Congress will soon debate whether to renew President Bush’s fast track authority to negotiate trade deals, and lawmakers—and even corporate America—will talk about the fate of U.S. workers hurt by increased imports or offshoring exacerbated by past deals.
Several Democrats are proposing the idea of “wage insurance,” giving laid-off workers up to $10,000 a year for two years—but only if they lost their job due to offshoring and only if they take a job with a big pay cut, unlike traditional unemployment benefits that are given to all workers that lose their jobs. What’s wrong with helping out workers who are having a hard time finding a good job? Even with the new Congress, this push for wage insurance could do more harm than good to laid off workers and the programs that they and their families rely on to get back on their feet.
Wage insurance does nothing to improve the economy, give the workforce new skills, or create jobs. Essentially, it is a game of musical chairs that rewards higher-paid people whose jobs disappear with a subsidy for taking lower paying jobs, at the expense of other unemployed people who otherwise would have had those jobs. One study even declared “virtually all the employment gains experienced by dislocated workers as a result of the wage subsidy come at the expense of other workers.”

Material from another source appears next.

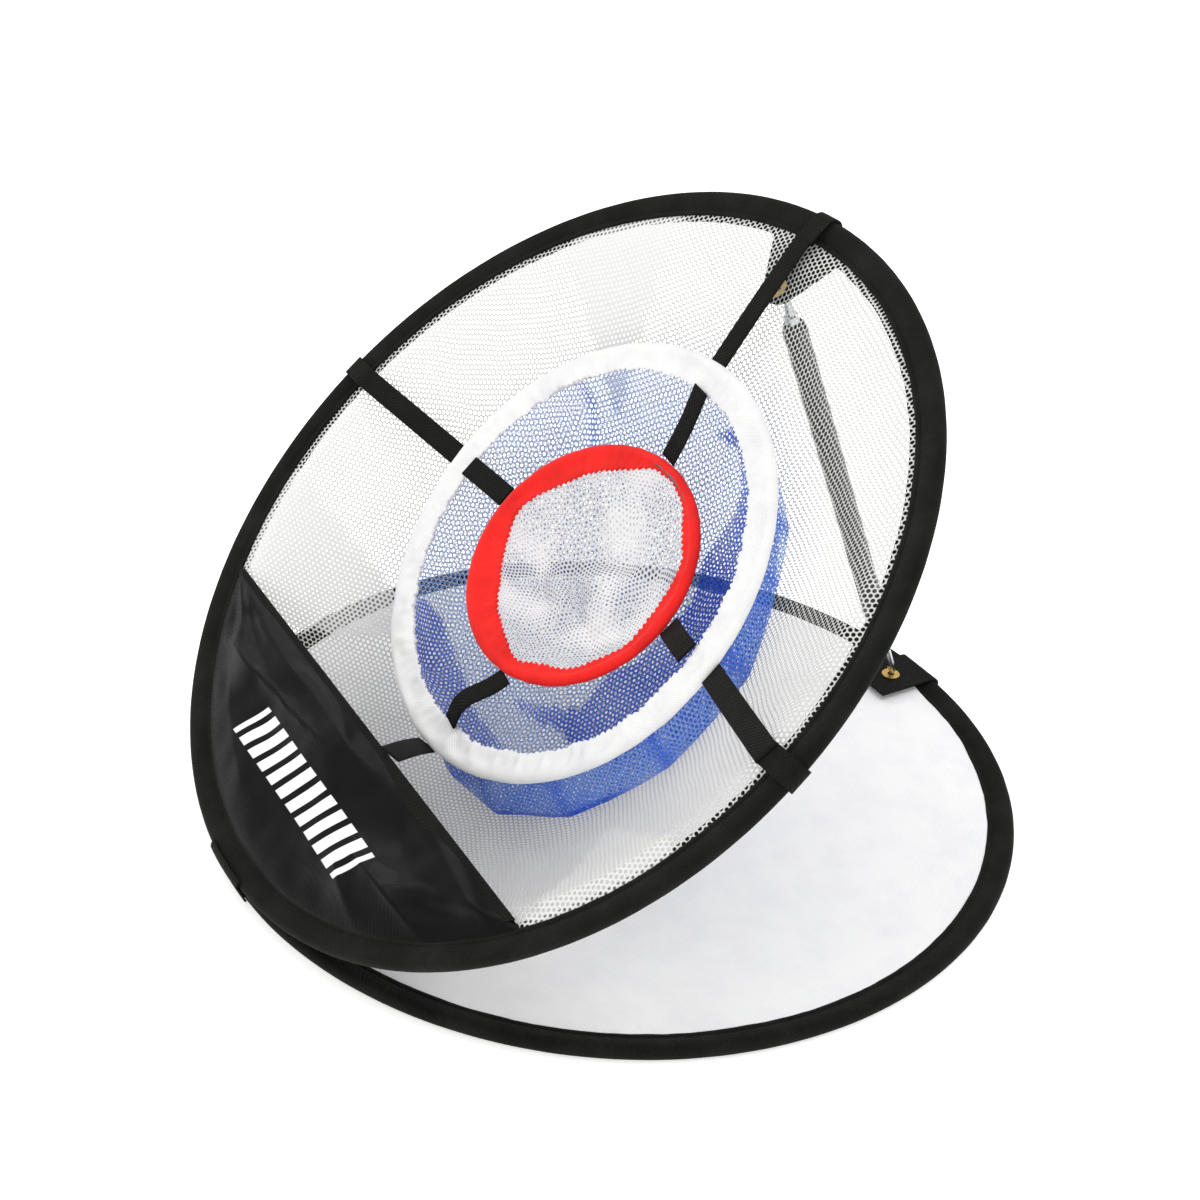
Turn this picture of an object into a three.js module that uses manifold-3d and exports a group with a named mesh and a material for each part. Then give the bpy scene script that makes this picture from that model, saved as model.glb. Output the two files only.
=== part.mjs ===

And despite its $3.5 billion price tag, wage insurance doesn’t address the most pressing concern of workers who lose their jobs—other than finding a new job, especially those with families: the loss of health insurance.
Before debating whether to spend another penny on wage insurance, Congress should ensure that every trade-impacted worker, including those in the service sector, is fully protected from the loss of health insurance. Right now, only 28,000 workers who lost their jobs because of trade (or about 11 percent of the total officially certified as “trade impacted”—a significant undercount by many estimates) get help with their health insurance under the Trade Adjustment Assistance (TAA) program, which provides jobless benefits and training for some people who lose jobs because of increasing imports. They are crushed by the burden of paying for 35 percent of their health insurance premiums on an average of $280 a week in unemployment benefits.
Given that only 36 percent of jobless workers receive any unemployment benefits, the next place to look if new funds become available is reform of the unemployment insurance system to ensure that more of the unemployed get help, for longer durations and in larger amounts. The extra time workers have to look for work with their unemployment benefits has been shown to help them find a new job that pays better and provides health benefits.
Not surprisingly, the Bush administration wants to allow states to substitute wage insurance for unemployment benefits. Its priority is to move people into jobs quickly, not to help them find quality jobs with health insurance.
By contrast, a high quality job training program with adequate income support can raise the skills of workers and improve productivity. It makes more sense to invest in the opportunity to learn and earn more, rather than to subsidize employees’ downward mobility. Right now, the program that funds training for trade-impacted workers is capped at $220 million a year, which means that 19 hard-hit states have had to suspend training, including several Midwest states.
The priority of our leaders in Congress should be to help families and communities hardest hit by major layoffs to access good-paying jobs with health insurance, to provide them with marketable skills and to take care of their families until they can do so on their own. With record manufacturing losses and mounting losses in trade-impacted service industries—and more trade deals yet to come—now is the time to consider proposals that really ensure the nation’s economic security.